Gold Drops From One-Week High as Global Equities Advance

Gold futures fell from a one-week high as a rally in global equities curbed demand for the precious metal as an alternative investment.

The MSCI All-Country World Index of stocks extended a rally to a five-year high after China’s economic growth accelerated. Gold jumped 3.9 percent in the previous two days amid speculation that the Federal Reserve will hold off on scaling back monetary stimulus.

“People want to be in equities as the most lucrative investment,” Michael Smith, the president of T&K Futures & Options in Port St. Lucie, Florida, said in a telephone interview. “Also, there is some profit-taking after the big rally” in gold, he said.

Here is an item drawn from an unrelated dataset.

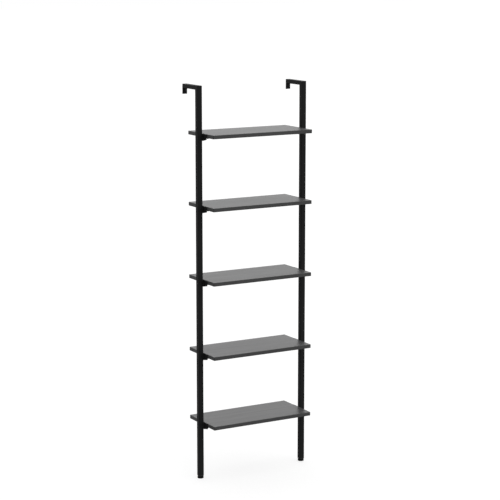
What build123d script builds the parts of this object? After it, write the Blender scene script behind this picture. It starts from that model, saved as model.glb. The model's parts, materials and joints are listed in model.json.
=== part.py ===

Gold futures for December delivery fell 0.6 percent to settle at $1,314.60 an ounce at 1:38 p.m. on the Comex in New York. Earlier, the price reached $1,328.90, the highest for a most-active contract since Oct. 8.

Gold has slumped 22 percent this year, heading for the first annual decline since 2000. Some investors lost faith in the metal as a store of value as U.S. equities rallied to a record and inflation remained muted.

The stalemate over U.S. fiscal policy that shut the government for 16 days slowed economic growth, President Barack Obama said yesterday. Narayana Kocherlakota, the president of the Minneapolis Fed, said policy makers should maintain low interest rates to reduce unemployment, even at the risk of temporarily pushing inflation above the central bank’s 2 percent goal.

Silver futures for December delivery fell 0.2 percent to $21.913 an ounce. The price has tumbled 28 percent this year.

On the New York Mercantile Exchange, platinum futures for January delivery increased 0.2 percent to $1,437.80 an ounce. This week, prices advanced 4.5 percent, ending a seven-week slump. Palladium futures for December delivery climbed 0.4 percent to $740.65 an ounce. The metal gained 3.8 percent this week, the most since July.